Given these risks and the effort involved, many practitioners choose to not even bother with Spot Instances. But DoiT Spot Scaling automates this process to remove the risk of interruptions and help to reliably run your workloads using Spot Instances. The tool automatically analyzes your ASGs to recommend best practice configurations, then replaces on-demand instances with the heavily discounted Spot Instances when applicable. And to eliminate the risk involved, Spot Scaling provides fallback to on-demand for situations where there isn’t any spot capacity in the market. 

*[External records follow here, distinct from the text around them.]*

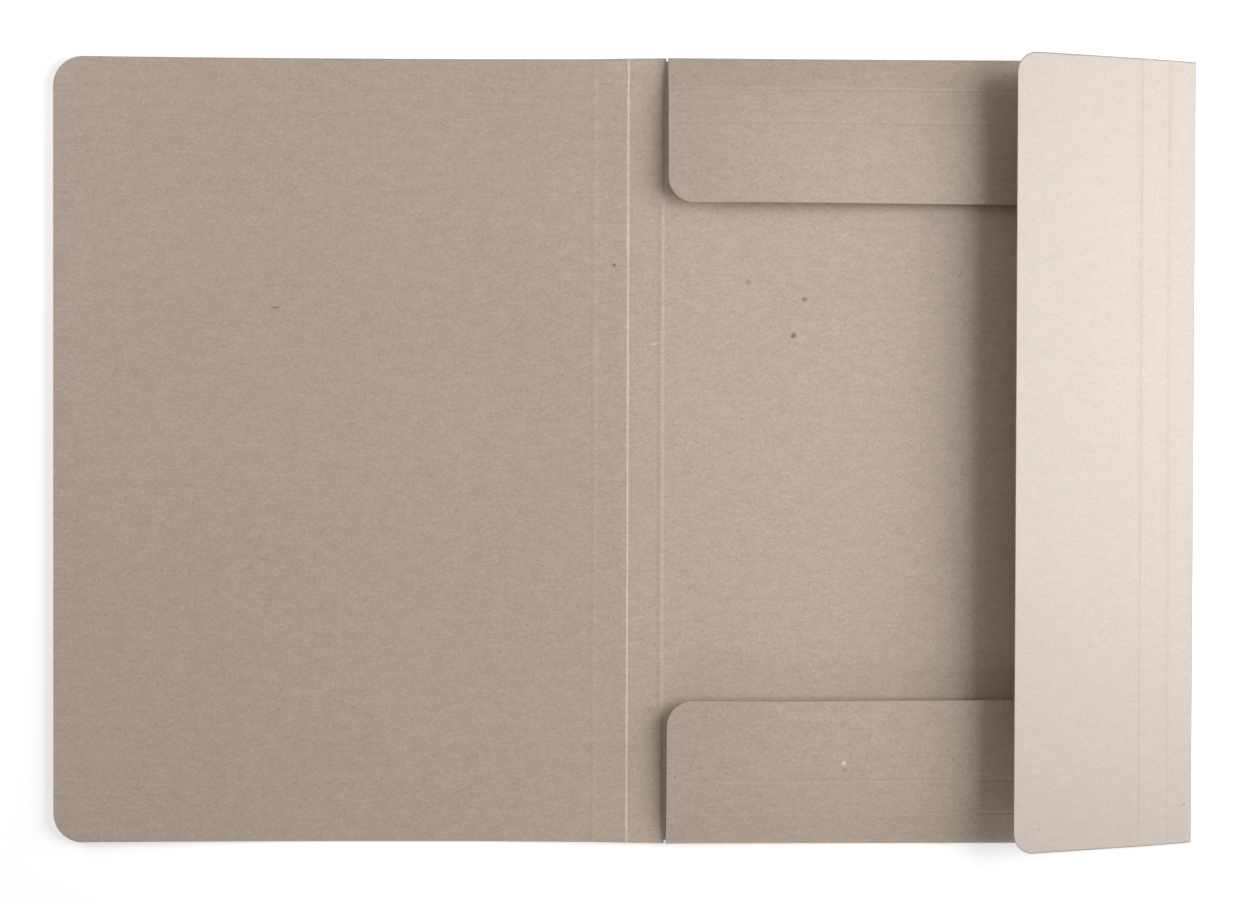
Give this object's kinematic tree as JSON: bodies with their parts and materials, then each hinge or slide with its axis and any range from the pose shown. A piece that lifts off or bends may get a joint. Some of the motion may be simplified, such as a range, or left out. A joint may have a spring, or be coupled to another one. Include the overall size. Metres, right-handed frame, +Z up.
{
  "type": "document folder",
  "caption": "Open document folder of one creased grey card sheet: a cover, a pleated spine and a back panel with end flaps and a side flap folded in over it.",
  "frame": {"origin": "centre of the open folder's outer box, at the table surface that it lies on", "axes": "+X across the open folder from the cover towards the side flap, +Y along the creases towards the top flap, +Z up from the table"},
  "size_m": [0.4646, 0.32, 0.03],
  "materials": {
    "grey_card": "matt uncoated recycled card, fibrous, with scattered specks"
  },
  "bodies": {
    "root": {"folder_sheet": "grey_card"}
  },
  "joints": []
}
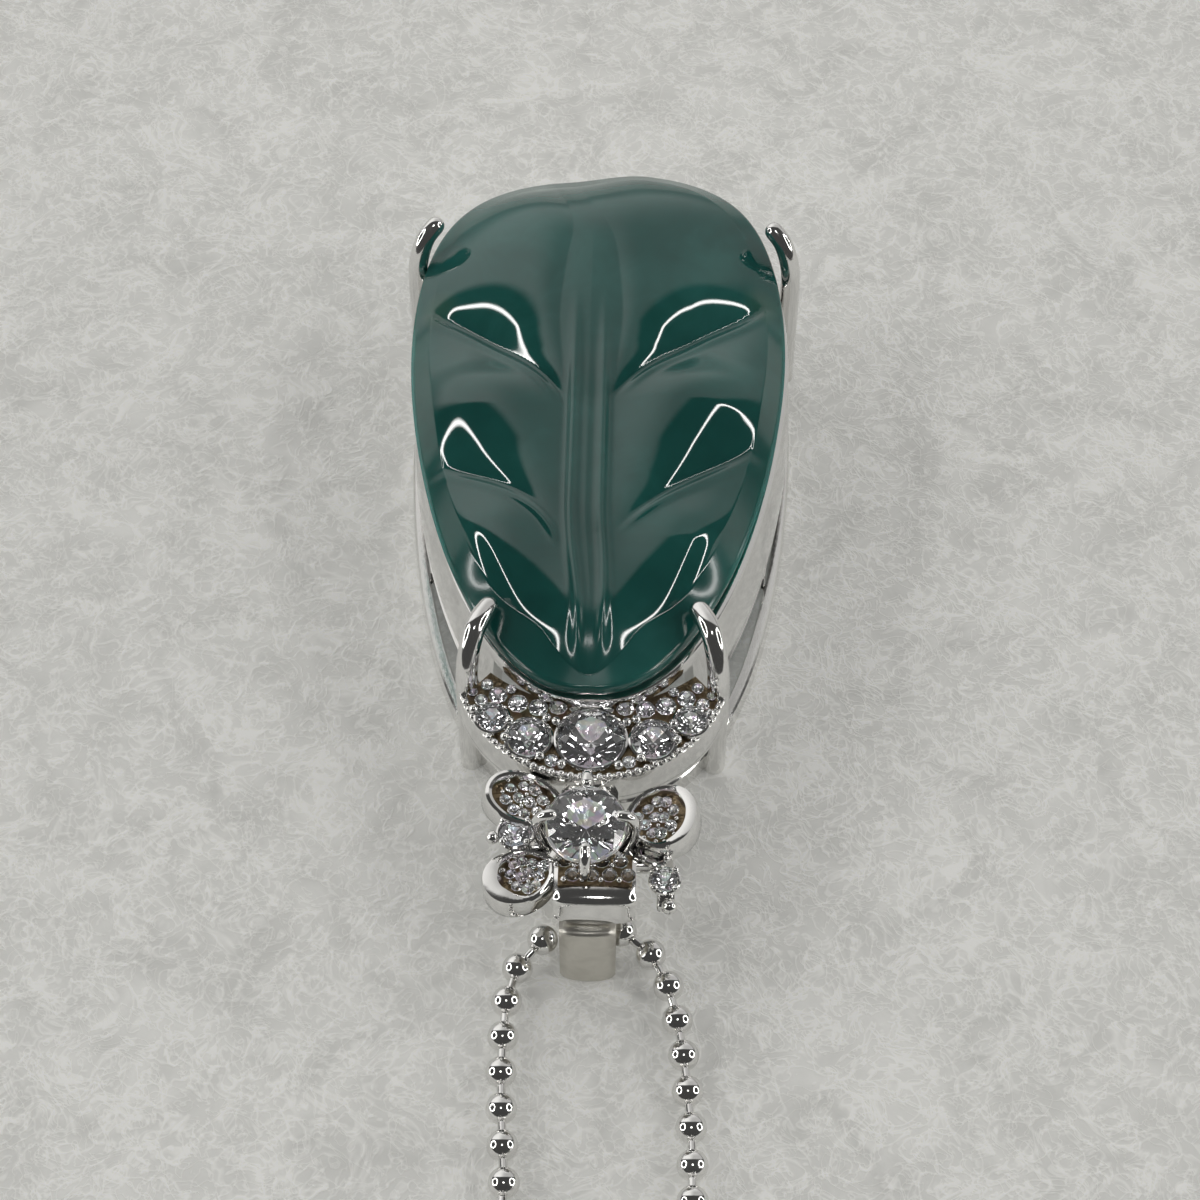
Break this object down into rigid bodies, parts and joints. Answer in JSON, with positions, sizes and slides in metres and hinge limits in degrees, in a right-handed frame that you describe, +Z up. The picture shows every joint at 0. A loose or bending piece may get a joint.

Audit your storage for optimization opportunities

While not quite as dominant as compute on your monthly cloud bill, storage cost percentages can quickly ramp up as you scale, which makes it an area that should be regularly audited to ensure that costs are kept to a minimum. AWS provides different classes of storage that vary in price depending on how frequently you need to access the data, which means that objects whose retrieval frequency has changed may still be stored in S3 Standard when they could be moved to Infrequent Access or even Glacier. 

To maximize the cost efficiency of your storage classes, you can use lifecycle policies to automatically transition data between different storage classes based on your access patterns. Make sure that you’re also taking into account the amount of objects and their size, as retrieval and transfer prices are charged per GB. You can also use Amazon S3 Select to retrieve specific data from S3 objects, potentially reducing the amount of data transferred.

Another thing to keep in mind is that a lot of small objects can get expensive very quickly. If you have a lot of tiny files, it might make sense to store them using a database service like DynamoDB or MySQL rather than S3. If that’s not applicable, explore the possibility of batching them and storing them as a single file.